— Start Material for this task —
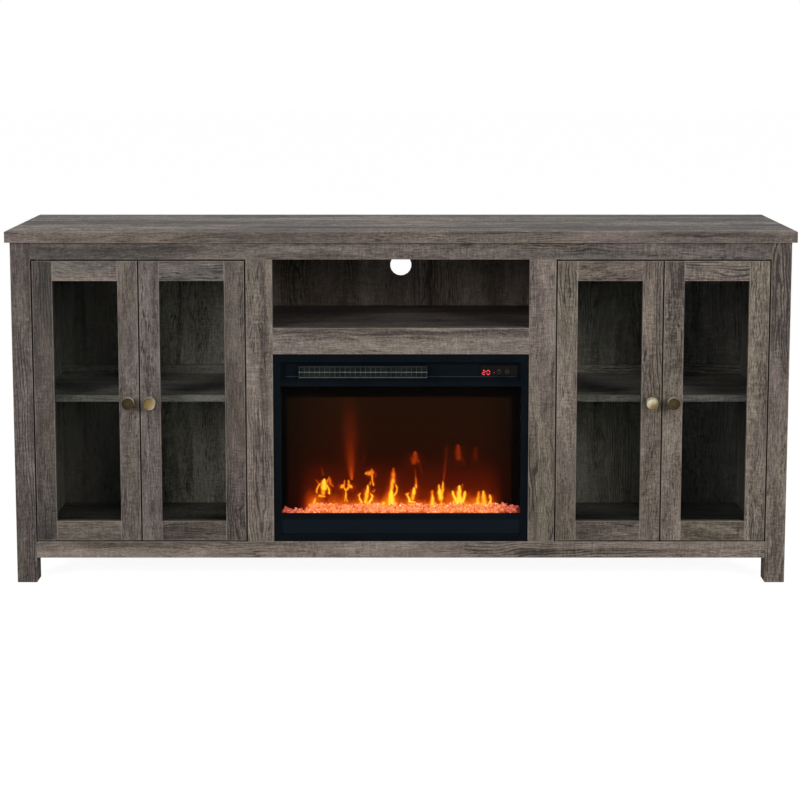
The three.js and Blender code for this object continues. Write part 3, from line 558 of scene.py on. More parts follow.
@dataclass(frozen=True)
class Oak(Finish):
    """Weathered oak laminate on one board.

    Attributes:
        name: The material's name.
        low: The board's lowest corner.
        high: The board's highest corner.
        grain: The way that the grain runs.
        seed: Which stretch of the printed sheet the board was cut from.
        tone: How much lighter the board is than the middle shade.
        cool: How strong its slate patches are, and how little it leans to yellow.
        contrast: How far its light and dark parts differ.
        streaks: How strong its dark streaks are.
        upper: How much lighter, and more contrasty, its upper face is made than its edges, as painted light
            from above.
    """

    name: str
    low: Vector
    high: Vector
    grain: Axis
    seed: int
    tone: float
    cool: float
    contrast: float
    streaks: float = 1.0
    upper: tuple[float, float] = (0.0, 0.0)

    def surface(self, g: Graph, at: Socket) -> dict[str, Any]:
        """Build the laminate with its grain, saw marks, a painted highlight along its edges and, where asked,
        painted light on its upper face.

        Args:
            g: The material's graph.
            at: The Object coordinates.

        Returns:
            The Principled shader's inputs.
        """
        rng = random.Random(self.seed)
        shift = tuple(rng.uniform(2, 60) for _ in range(3))
        turn = {"Vector": at, "Rotation": self.grain.turn(), "Location": shift}
        board = g.add("Mapping", turn).outputs[0]
        tone: Any = self.tone
        contrast: Any = self.contrast
        # Painted light: faces that look up are made lighter and more contrasty, standing in for light from
        # above.
        if any(self.upper):
            facing = g.parts(g.add("TexCoord").outputs["Normal"])[2]
            above = g.span(facing, 0.5, 0.9)
            tone = g.blend(above, self.upper[0], tone)
            contrast = g.blend(above, self.upper[1], contrast)
        wood = g.place(
            "weathered_oak", Vector=board, Tone=tone, Cool=self.cool, Streaks=self.streaks, Contrast=contrast
        )
        # Painted highlight: the board's edges and corners are made lighter.
        edge_light = g.place("edge_wear", Vector=at, Low=self.low, High=self.high, Reach=2.2 * MM)["Mask"]
        return {
            "Base Color": g.mix(g.times(edge_light, 0.3), wood["Color"], srgb(158, 146, 134)),
            "Roughness": wood["Roughness"],
            "Normal": g.bump(wood["Height"], 0.35, 0.5 * MM),
            "Specular IOR Level": 0.18,
        }


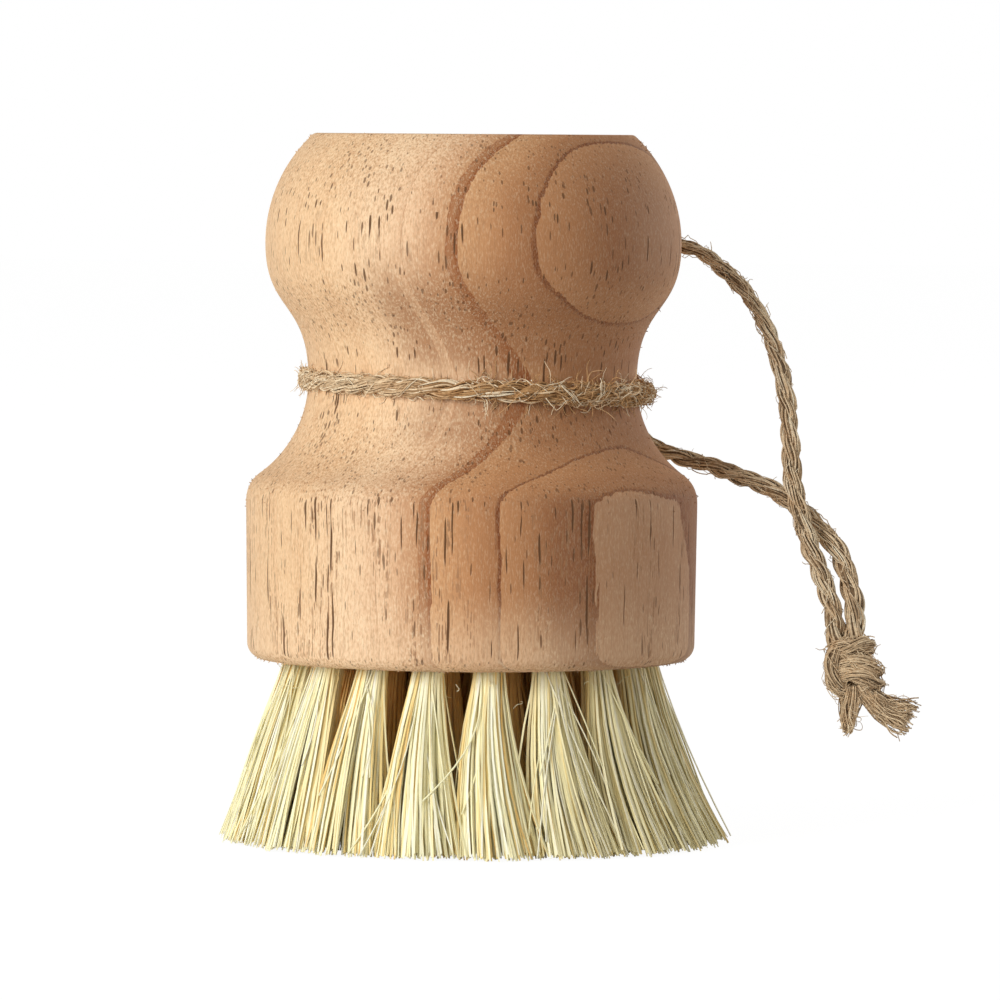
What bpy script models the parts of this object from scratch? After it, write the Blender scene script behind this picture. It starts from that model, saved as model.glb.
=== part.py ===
"""Palm dish brush: a turned wooden handle block, rings of stiff fibre tufts and a cord loop round its neck.

Metres, +Z up. The origin is the centre of the plane that the bristle tips stand on.
"""

import math

import bmesh
import bpy
from mathutils import Matrix, Vector

# Clearances and cuts
PIECE_GAP = 0.0003
CUT_OVERRUN = 0.001
AXIS_MERGE = 0.00001

# Turned handle block: depths are measured down from the flat crown
BLOCK_HEIGHT = 0.0572
BRISTLE_REACH = 0.0195
CROWN_RADIUS = 0.0174
BULB_RADIUS = 0.02266
BULB_DEPTH = 0.0119
NECK_RADIUS = 0.0179
NECK_DEPTH = 0.0268
SHOULDER_RADIUS = 0.0246
SHOULDER_DEPTH = 0.038
SHOULDER_ROUND = 0.0015
RIM_RADIUS = 0.0244
RIM_ROUND = 0.0017
BULB_HANDLE_SHARE = 0.52
NECK_HANDLE_SHARE = 0.58
BLOCK_FACETS = 48
BULB_POINTS = 7
THROAT_POINTS = 9
COVE_POINTS = 8
ROUND_POINTS = 4
SHARP_ANGLE = math.radians(35)

# Tufts: a drilled hole each, in rings round one in the middle
BRISTLE_SPREAD = 0.055
OUTER_RING_RADIUS = 0.0188
OUTER_RING_TUFTS = 18
SECOND_RING_TUFTS = 12
INNER_RING_TUFTS = 6
OUTER_RING_TURN = math.radians(-83.6)
SECOND_RING_TURN = math.radians(-103.1)
INNER_RING_TURN = math.radians(-78.0)
SECOND_RING_SHARE = 0.667
INNER_RING_SHARE = 0.333
TUFT_RADIUS = 0.00165
TUFT_ROOT_DEPTH = 0.0078
TUFT_TIP_REACH_OUT = 0.0029
TUFT_TIP_REACH_ROUND = 0.0041
STRAND_TIP_SHARE = 1.35
LATTICE_ROW_COUNT = 2

# Wire anchor that each tuft is folded over, at the bottom of its hole
ANCHOR_HEIGHT = 0.0012
ANCHOR_THICKNESS = 0.0004
ANCHOR_BITE = 0.0006
ANCHOR_FACET = 1

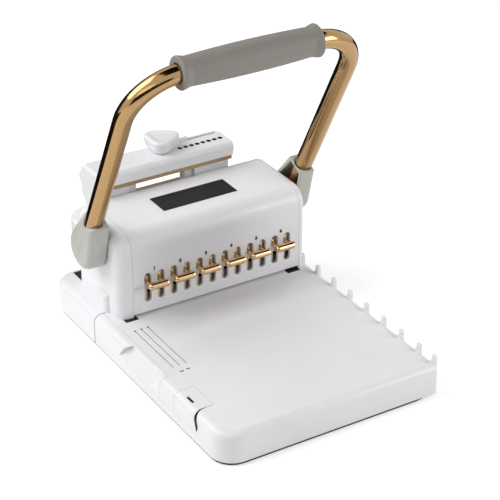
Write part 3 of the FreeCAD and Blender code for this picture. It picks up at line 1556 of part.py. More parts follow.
def wire_section(radius, wire):
    """A spring wire's section, six-sided so that the coil has few faces."""
    sides = 6
    corners = []
    for step in range(sides + 1):
        turn = 2 * math.pi * step / sides
        corners.append(Vector(radius + wire * math.cos(turn), 0, wire * math.sin(turn)))
    return Part.makePolygon(corners)


def return_springs():
    """Two torsion springs wound round the shaft that lift the handle again."""
    coils = []
    radius, wire, turns = value("spring_radius"), value("spring_wire"), value("spring_turns")
    pitch = value("spring_pitch")
    for side in (-1, 1):
        helix = Part.makeHelix(pitch, pitch * turns, radius)
        coil = Part.Wire(helix).makePipeShell([wire_section(radius, wire)], True, False)
        coil.rotate(Vector(), Vector(0, 1, 0), 90)
        coil.translate(Vector(value(f"handle_middle + {side} * spring_spread") - pitch * turns / 2,
                              value("shaft_depth"), value("shaft_height")))
        coils.append(coil)
    part = doc.addObject("Part::Feature", "return_springs")
    part.Shape = Part.makeCompound(coils)
    return keep(part, "return_springs")


def build():
    fill_sheet()
    for make in (front_base, rear_base, front_floor, rear_floor, floor_screws, chip_drawer, edge_guide,
                 hook_strip, rubber_feet, deck_plate, guide_plate, paper_backstop, head_cover, front_strip,
                 top_plaque, tie_rods, shaft_bushes, cross_shaft, shaft_rings, cams, guide_posts,
                 pressure_bar, punch_pins, press_bar, handle_tube, grip, closer_frame, lower_jaw, upper_jaw,
                 closer_cover, closer_end, size_stop, size_knob, frame_screws, return_springs):
        make()
    for side in ("left", "right"):
        head_end(side)
        side_frame(side)
        press_arm(side)
        hub_cup(side)
    for number in range(int(value("slot_count")) // 2):
        pull_key(number)
    doc.recompute()


def check():
    """Stop before anything is written if an object failed or a sub-part has no sound shape."""
    for thing in doc.Objects:
        if {"Invalid", "Error"} & set(thing.State):
            raise RuntimeError(f"{thing.Name} is {thing.State}")
    for part in SUB_PARTS:
        if part.Shape.isNull() or not part.Shape.isValid() or not part.Shape.Solids:
            raise RuntimeError(f"{part.Label} has no sound shape")


def write():
    os.makedirs("parts", exist_ok=True)
    for part in SUB_PARTS:
        part.Shape.exportStep(f"parts/{part.Label}.step")
    print(f"{len(SUB_PARTS)} sub-parts")


build()
check()
write()
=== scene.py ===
"""Dresses the wire binding machine and sets it in a plain studio.

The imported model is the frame: its solids stay where they are and get their finishes here.
Prints, thin inlays and the soft lobed knob are modelled in this file. Lengths are in metres.
"""

import json
import logging
import math
from dataclasses import dataclass
from enum import Enum

import bpy
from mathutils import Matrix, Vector


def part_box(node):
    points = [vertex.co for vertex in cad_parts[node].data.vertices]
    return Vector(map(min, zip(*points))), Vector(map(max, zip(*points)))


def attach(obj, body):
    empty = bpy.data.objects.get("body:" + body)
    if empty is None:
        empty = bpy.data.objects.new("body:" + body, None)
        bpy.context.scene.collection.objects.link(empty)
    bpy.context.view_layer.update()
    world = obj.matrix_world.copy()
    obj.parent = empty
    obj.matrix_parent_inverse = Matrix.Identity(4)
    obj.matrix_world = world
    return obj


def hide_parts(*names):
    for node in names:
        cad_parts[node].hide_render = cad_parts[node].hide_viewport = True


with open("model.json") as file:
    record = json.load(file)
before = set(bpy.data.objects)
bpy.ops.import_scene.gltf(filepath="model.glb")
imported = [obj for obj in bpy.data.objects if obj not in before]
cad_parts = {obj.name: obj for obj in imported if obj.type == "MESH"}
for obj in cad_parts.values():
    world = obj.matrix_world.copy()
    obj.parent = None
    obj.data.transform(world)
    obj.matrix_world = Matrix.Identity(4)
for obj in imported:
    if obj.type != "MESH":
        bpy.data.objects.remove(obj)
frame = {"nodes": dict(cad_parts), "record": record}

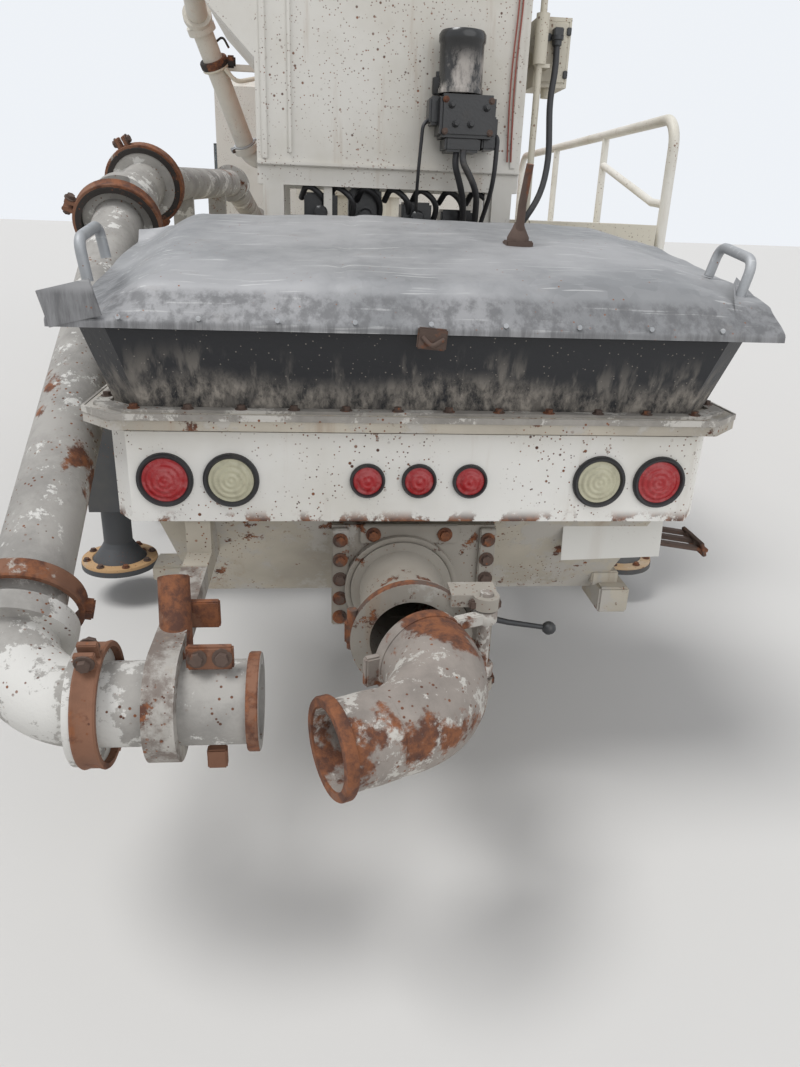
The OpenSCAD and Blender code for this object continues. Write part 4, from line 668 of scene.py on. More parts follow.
# %% Trees that copy one shape onto points
class Tree:
    """A Geometry Nodes tree that copies a shape onto the points of a mesh."""

    def __init__(self, name, inputs):
        self.tree = bpy.data.node_groups.new(name, "GeometryNodeTree")
        face = self.tree.interface
        face.new_socket("Geometry", in_out="INPUT", socket_type="NodeSocketGeometry")
        for label, kind, value in inputs:
            socket = face.new_socket(label, in_out="INPUT", socket_type="NodeSocket" + kind)
            socket.default_value = value
        face.new_socket("Material", in_out="INPUT", socket_type="NodeSocketMaterial")
        face.new_socket("Geometry", in_out="OUTPUT", socket_type="NodeSocketGeometry")
        self.given = self.tree.nodes.new("NodeGroupInput").outputs

    def node(self, kind, inputs=None, **settings):
        """Add a node; an input takes a value, an output of a node, or a list of outputs."""
        made = self.tree.nodes.new(kind)
        for label, value in settings.items():
            setattr(made, label, value)
        for key, value in (inputs or {}).items():
            for source in value if isinstance(value, list) else [value]:
                if isinstance(source, bpy.types.NodeSocket):
                    self.tree.links.new(source, made.inputs[key])
                else:
                    made.inputs[key].default_value = source
        return made.outputs

    def math(self, operation, first, second):
        return self.node("ShaderNodeMath", {0: first, 1: second}, operation=operation)[0]

    def spread(self, shape, **more):
        """Copy a shape onto the given points, make the copies real and paint them."""
        place = self.node("GeometryNodeInstanceOnPoints",
            {"Points": self.given["Geometry"], "Instance": shape, **more})
        real = self.node("GeometryNodeRealizeInstances", {0: place[0]})
        paint = self.node("GeometryNodeSetMaterial",
            {"Geometry": real[0], "Material": self.given["Material"]})
        self.node("NodeGroupOutput", {0: paint[0]})
        return self.tree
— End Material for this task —
Begin with the first line of the records and reproduce each line as is, ending with the line that holds "at: The Object coordinates.".

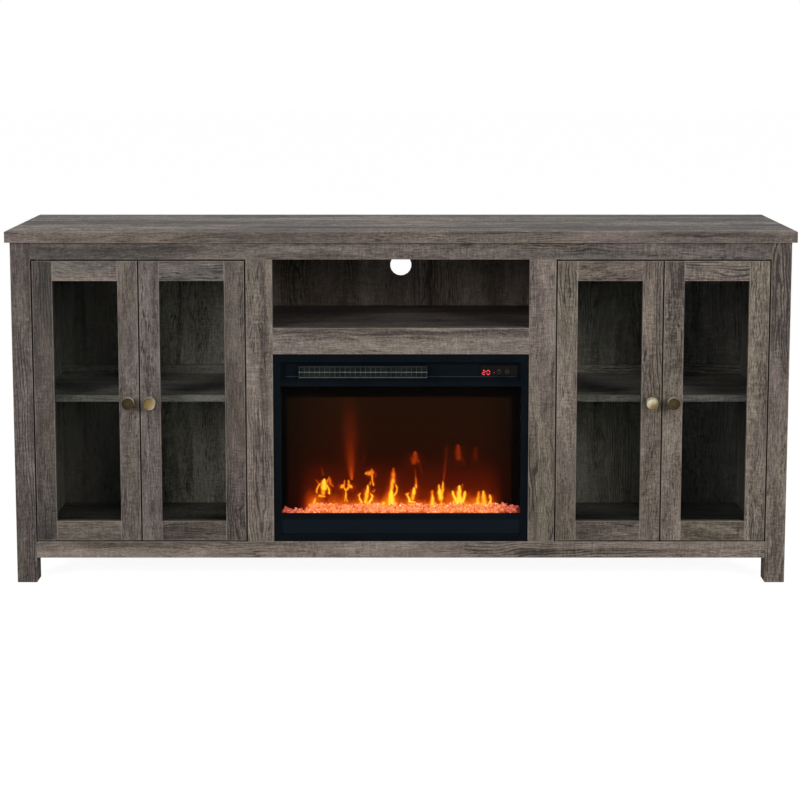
The three.js and Blender code for this object continues. Write part 3, from line 558 of scene.py on. More parts follow.
@dataclass(frozen=True)
class Oak(Finish):
    """Weathered oak laminate on one board.

    Attributes:
        name: The material's name.
        low: The board's lowest corner.
        high: The board's highest corner.
        grain: The way that the grain runs.
        seed: Which stretch of the printed sheet the board was cut from.
        tone: How much lighter the board is than the middle shade.
        cool: How strong its slate patches are, and how little it leans to yellow.
        contrast: How far its light and dark parts differ.
        streaks: How strong its dark streaks are.
        upper: How much lighter, and more contrasty, its upper face is made than its edges, as painted light
            from above.
    """

    name: str
    low: Vector
    high: Vector
    grain: Axis
    seed: int
    tone: float
    cool: float
    contrast: float
    streaks: float = 1.0
    upper: tuple[float, float] = (0.0, 0.0)

    def surface(self, g: Graph, at: Socket) -> dict[str, Any]:
        """Build the laminate with its grain, saw marks, a painted highlight along its edges and, where asked,
        painted light on its upper face.

        Args:
            g: The material's graph.
            at: The Object coordinates.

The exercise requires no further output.